Significa che le città avrebbero perso i loro connotati e sarebbero diventate
pure estensioni di uomini, concentrati l'uno a fianco dell'altro, con l'unico
vincolo che è il procacciamento del denaro. Non più un denaro prodotto dalle
arti e dai mestieri del territorio, ma un denaro da tutto sradicato, che ha nei
confini del territorio il suo maggior ostacolo.
Già oggi merci e denaro percorrono le vie del mondo più liberi dell'uomo, e
rispetto a loro l'uomo trova il proprio riconoscimento solo come funzionario
delle merci e funzionario del denaro. Funzionari legali come tutti quelli che
vanno in fabbrica o in ufficio, funzionari illegali come quelli che, ai bordi
della città, premono con le loro pratiche di capitalizzazione selvaggia che da
sempre sono la prostituzione, l'usura, il commercio della droga e delle armi.
Ma quando il denaro legale o illegale che sia, diventa l'unico vincolo di
convivenza di quegli agglomerati di varia umanità che, senza più usi, costumi e
tradizioni comuni, solo per pigrizia mentale continuiamo a chiamare "città",
allora è prevedibile che il tessuto di convivenza si dissolva e l'azione
criminale, se non gesto quotidiano, rischia di diventare gesto frequente.

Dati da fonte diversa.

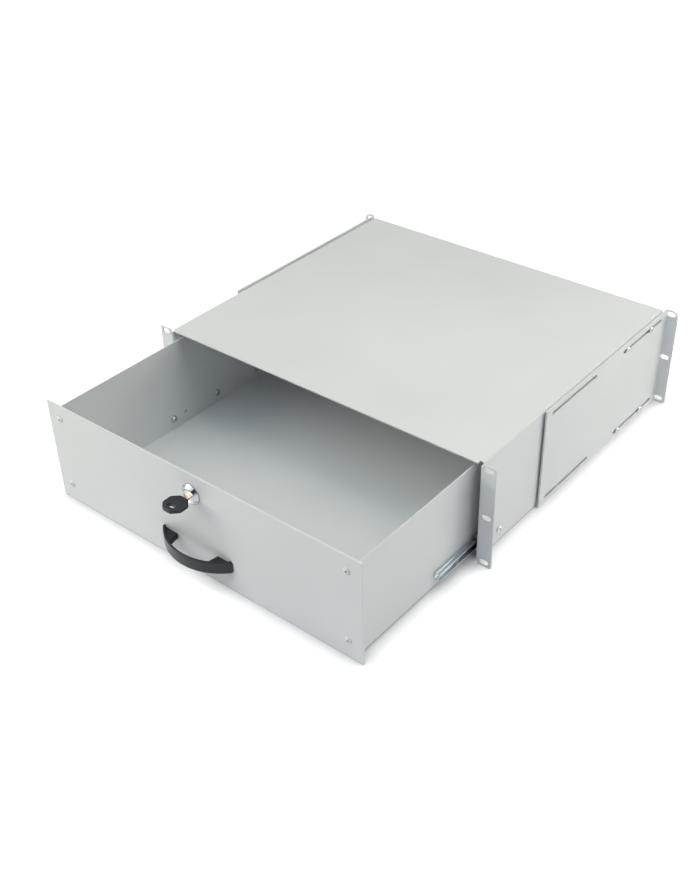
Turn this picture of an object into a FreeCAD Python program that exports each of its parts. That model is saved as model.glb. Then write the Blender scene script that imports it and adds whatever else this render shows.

Forse le ordinanze di Cofferati tentano un'estrema difesa del territorio con la
specificità dei suoi usi, costumi e rapporti fiduciari, contro il processo di
deterritorializzazione che diventa irreversibile quando il denaro, e solo il
denaro, assurge a unico generatore simbolico di comportamenti, mentalità,
relazione fra gli uomini. E tutto ciò nel tentativo, non si sa quanto utopico o
realistico, di consentire a chi viene dopo di noi di riconoscersi ancora nella
specificità di una città, e non nell'anonimato di un amorfo agglomerato umano,
dove non solo gli immigrati, ma gli stessi abitanti della città faticheranno a
reperire la loro identità e la loro appartenenza.